User Scenario Using the official ISO tag for Kyrgyzstan will now work. Using the incorrect tag will no longer work. If someone had created resources, tagged them as ky-kz, then did a ResourceManager.GetString("resid", "ky-KZ"), we will fail when trying to create the CultureInfo for ky-KZ, and will also therefore fail to find the resources tagged ky-KZ

Work Around None
 

 

 
Short Description UnicodeDecoder throws when handling surrogate characters
Affected APIs UnicodeEncoding.Decoder.GetChars() Severity Medium Compat Switch Available No

Description When the Decoder for the UnicodeEncoding is asked to decode a high surrogate, V1.1 will return the high surrogate character (1 Unicode character) without considering the next two bytes to be a valid low surrogate or not.
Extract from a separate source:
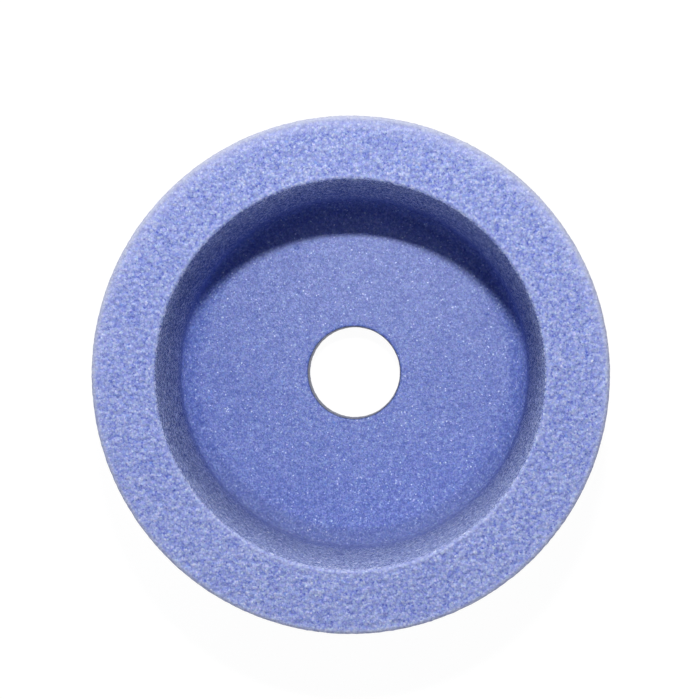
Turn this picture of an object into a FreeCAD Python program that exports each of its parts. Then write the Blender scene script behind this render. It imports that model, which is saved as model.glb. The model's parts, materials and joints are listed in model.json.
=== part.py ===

In V2.0, we now will only return the full surrogate pair (2 Unicode characters) after we see all 4 bytes are valid surrogate pair. If the caller try to decode the first 2 character, the state will be remembered, and the high surrogate will not be output. The complete surrogate pair will be only outputed when the decoder receives a valid low surrogate

User Scenario The caller gets Decoder for UnicodeEncoding, and decodes two bytes at a time by calling something like Decoder.GetChars(inputBytes, inputBytePos, 2, outputChars, outputCharPos) and expect a Unicode character will be always returned, so always increment currentCharPos by 1 in every call

Work Around The previous scenario totally ignore the returned value from first GetChar() calls, and assume that one Unicode character will be returned. This is wrong assumption because we are not supposed to return a partial high surrgate until a low surrogate is following. Version 1.1 has a bug on this. We change this behavior to be compatible with Unicode standard so that a invalid surrogate will not never be generated from our APIs. To work around, the proper usage is that the caller should use the returned value from GetChars() to update the outputCharPos correctly, instead of always incrementing by 1.